The slump in world equity markets between 2000 and 2003 caused the value of these assets to fall, but the rally in the markets since has seen the value in nominal terms increase substantially (to $18,000 billio
n in 2005 from $13,000 billion in 2001). This rise in the value of assets makes the pension provision look less worrying, yet despite this, across the industrialized nations as a whole the value of the funds in relation to national income is unchanged from what it was at the beginning of the decade.

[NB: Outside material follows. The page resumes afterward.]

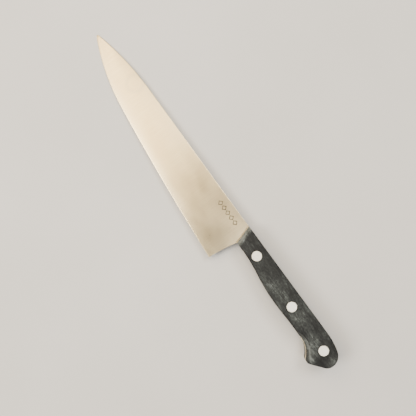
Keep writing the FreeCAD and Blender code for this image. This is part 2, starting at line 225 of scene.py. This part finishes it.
def edges_where(piece, test):
    """Selects the edges whose two ends pass the test."""
    bpy.ops.mesh.select_all(action="DESELECT")
    bpy.ops.object.mode_set(mode="OBJECT")
    vertices = piece.data.vertices
    for edge in piece.data.edges:
        edge.select = test(*(vertices[i].co for i in edge.vertices))
    bpy.ops.object.mode_set(mode="EDIT")
    bpy.ops.mesh.select_mode(type="EDGE")


def copy_of(piece, name):
    """A copy with its own mesh."""
    copied = piece.copy()
    copied.data = piece.data.copy()
    copied.name = name
    bpy.context.scene.collection.objects.link(copied)
    return copied


# ---- laying the knife down --------------------------------------------------------------------------
def resting_place():
    """From the flat knife in millimetres to where the frame has it in metres."""
    mounts = {mount["name"]: mount for mount in frame["record"]["mounts"]}
    left = -Vector(mounts["handle_right_side"]["axis"])
    turn = Vector((0, 0, 1)).rotation_difference(left).to_matrix()
    flat = [turn.transposed() @ v.co for v in frame["nodes"]["blade"].data.vertices]
    lows = [min(p[i] for p in flat) for i in range(3)]
    highs = [max(p[i] for p in flat) for i in range(3)]
    corner = Vector((lows[0] + BLADE_LENGTH * MM, highs[1] - BACK_RISE * MM, (lows[2] + highs[2]) / 2))
    return Matrix.Translation(turn @ corner) @ turn.to_4x4() @ Matrix.Scale(MM, 4)


RESTING = resting_place()


def lay_down(piece, node_name, material):
    """Puts a flat piece where the CAD node lies, in its place."""
    work_on(piece)
    piece.matrix_world = RESTING
    bpy.ops.object.transform_apply(location=True, rotation=True, scale=True)
    piece.data.materials.clear()
    piece.data.materials.append(material)
    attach(piece, "root")
    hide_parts(node_name)


# ---- materials --------------------------------------------------------------------------------------
def paint(colour):
    """A hex sRGB colour as the linear one that the shaders work in."""
    parts = [int(colour[i : i + 2], 16) / 255 for i in (1, 3, 5)]
    linear = [p / 12.92 if p <= 0.04045 else ((p + 0.055) / 1.055) ** 2.4 for p in parts]
    return (*linear, 1)


def new_material(name):
    material = bpy.data.materials.new(name)
    material.use_nodes = True
    material.node_tree.nodes.clear()
    return material


def node(material, kind, inputs, stops=(), **settings):
    """Adds a node with its settings, its ramp stops, and the link or the value of each input."""
    tree = material.node_tree
    made = tree.nodes.new(kind)
    for name, setting in settings.items():
        setattr(made, name, setting)
    for name, given in inputs.items():
        if isinstance(given, bpy.types.NodeSocket):
            tree.links.new(given, made.inputs[name])
        else:
            made.inputs[name].default_value = given
    for number, (place, colour) in enumerate(stops):
        elements = made.color_ramp.elements
        stop = elements[number] if number < 2 else elements.new(place)
        stop.position = place
        stop.color = paint(colour)
    return made.outputs


# The sockets of a Mix node for colours: the share, the colour below, the one above and the result.
SHARE, BELOW, ABOVE, MIXED = 0, 6, 7, 2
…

Many countries, including Spain, France and Italy, have followed a different model, where public pensions play a dominant role in the old age retirement system. In these cases, pension fund assets amount to less than 10 per cent of national income. Many countries with small or immature private pension schemes have introduced policies to enhance them in the last decade. Where this has happened, for example in the Czech Republic, Hungary and Poland, asset values have grown quickly, although they are still small.
In addition to private pension fund and life insurance assets, several countries have accumulated assets in their so-called national pension reserve funds, funds set aside by otherwise pay-as-you-go systems in preparation for the rising financial costs resulting from the predicted ageing of populations (and the decline in the proportion of the population that is working that can finance the pensions through their taxes) in the next few decades.
Countries need to address these issues because the levels of public spending on social benefits are already high in many cases. Four European countries – Sweden, Denmark, France and Germany – spend an amount equivalent to over 30 per cent of their national income on social benefits and will find the costs increasingly hard to meet as the demographics deteriorate.